Nature Communications (Jul 2024)

Harnessing DNA replication stress to target RBM10 deficiency in lung adenocarcinoma

  • Feras E. Machour,
  • Enas R. Abu-Zhayia,
  • Joyce Kamar,
  • Alma Sophia Barisaac,
  • Itamar Simon,
  • Nabieh Ayoub

DOI
https://doi.org/10.1038/s41467-024-50882-0
Journal volume & issue
Vol. 15, no. 1
pp. 1 – 18

Abstract

Read online

Abstract The splicing factor RNA-binding motif protein 10 (RBM10) is frequently mutated in lung adenocarcinoma (LUAD) (9-25%). Most RBM10 cancer mutations are loss-of-function, correlating with increased tumorigenesis and limiting the efficacy of current LUAD targeted therapies. Remarkably, therapeutic strategies leveraging RBM10 deficiency remain unexplored.
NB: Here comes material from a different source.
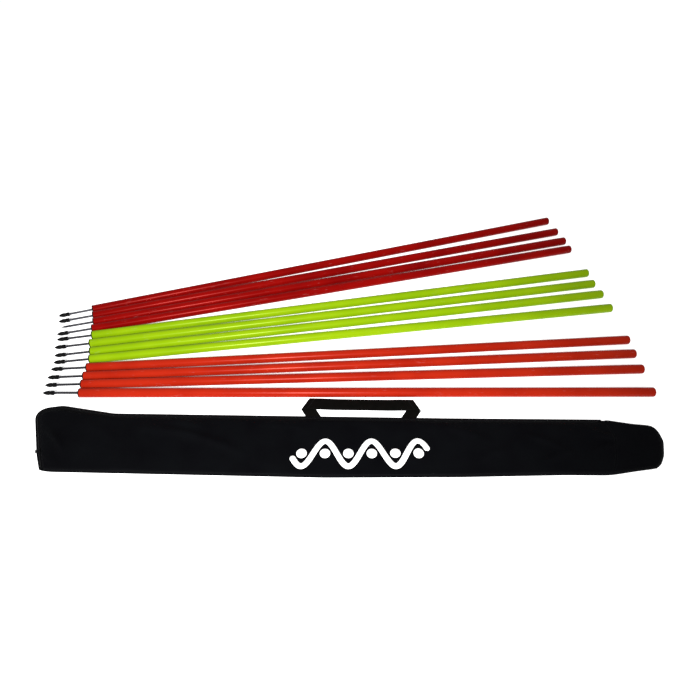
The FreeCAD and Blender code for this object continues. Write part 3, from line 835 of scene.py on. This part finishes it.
def surface_of(*pieces):
    """The finished surface of some pieces, with their modifiers."""
    depsgraph = bpy.context.evaluated_depsgraph_get()
    return surface_tree(piece.evaluated_get(depsgraph).to_mesh() for piece in pieces)


def land(surface, x, y):
    """The highest point of a surface at (x, y), and its normal."""
    hit, normal = surface.ray_cast(Vector((x, y, 0.2)), Vector((0, 0, -1)))[:2]
    if hit is None:
        return None, None
    return hit, normal if normal.z > 0 else -normal


def make_bag():
    under = bag_grid(1.0 * MM)
    under_points = np.concatenate([under, np.zeros(under.shape[:2] + (1,))], axis=2)
    under_points[..., 2] = 0.3 * MM + tail_lift(under[..., 0], under[..., 1])
    back = cloth_piece("bag_back_cloth", under_points,
                       offset=1.0, thickness=0.5 * MM, levels=0)
    finish_piece(back, "bag", "bag_cloth", "bag_back_panel", "bag_end_panel")
    front_points = make_front_cloth()
    seam = int(np.argmin(np.abs(front_points[:, 0, 0] - SEAM_X)))
    away = np.abs(np.arange(LENGTHWISE) - seam)[:, None]
    dip = np.exp(-(away / 1.1) ** 2) * np.ones((1, CROSSWISE))
    dip[:, :2], dip[:, -2:] = 0, 0
    front_points[..., 2] -= 0.6 * MM * dip
    sheets = []
    for name, part, node in (("bag_front_cloth", front_points[:seam + 1], "bag_front_panel"),
                             ("bag_end_cloth", front_points[seam:], "bag_end_panel")):
        sheet = cloth_piece(name, part)
        finish_piece(sheet, "bag", "bag_cloth", node)
        sheets.append(sheet)
    return sheets, seam, front_points


def make_zip_side():
    """The hem round the zipped edges and the zip's tape."""
    top = TAPE_TOP / MM
    roll = [(5.0, 0.95), (2.0, 0.95), (0.7, 1.3), (0.1, 2.3), (0.0, 3.2), (0.3, top - 0.1),
            (1.0, top + 0.4), (1.9, top + 0.45), (2.5, top + 0.2)]
    points = strip(lambda inset: zip_run(inset, past=9 * MM), roll)
    low = 1 - ease(points[..., 2], 1.0 * MM, 3.4 * MM)
    points[..., 2] += low * tail_lift(points[..., 0], points[..., 1])
    hem = cloth_piece("bag_zip_hem", points,
                      thickness=0.45 * MM, offset=0.0)
    finish_piece(hem, "bag", "bag_cloth", "bag_back_panel")
    flat = [(1.4, top - 0.25), (3.0, top - 0.2), (4.2, top - 0.15), (6.0, top - 0.2),
            (7.8, top - 0.15), (9.0, top - 0.2), (11.6, top - 0.25)]
    tape = cloth_piece("bag_zip_tape", strip(zip_run, flat),
                       thickness=0.5 * MM, levels=0, material=ZIP_CLOTH)
    finish_piece(tape, "bag", "zip_cloth", "zip_tape")
    return hem


CAPSULE_SIDES = 6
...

Here, we conduct a CRISPR-Cas9 synthetic lethality (SL) screen and identify ~60 RBM10 SL genes, including WEE1 kinase. WEE1 inhibition sensitizes RBM10-deficient LUAD cells in-vitro and in-vivo. Mechanistically, we identify a splicing-independent role of RBM10 in regulating DNA replication fork progression and replication stress response, which underpins RBM10-WEE1 SL. Additionally, RBM10 interacts with active DNA replication forks, relying on DNA Primase Subunit 1 (PRIM1) that synthesizes Okazaki RNA primers. Functionally, we demonstrate that RBM10 serves as an anchor for recruiting Histone Deacetylase 1 (HDAC1) to facilitate H4K16 deacetylation and R-loop homeostasis to maintain replication fork stability. Collectively, our data reveal a role of RBM10 in fine-tuning DNA replication and provide therapeutic arsenal for targeting RBM10-deficient tumors.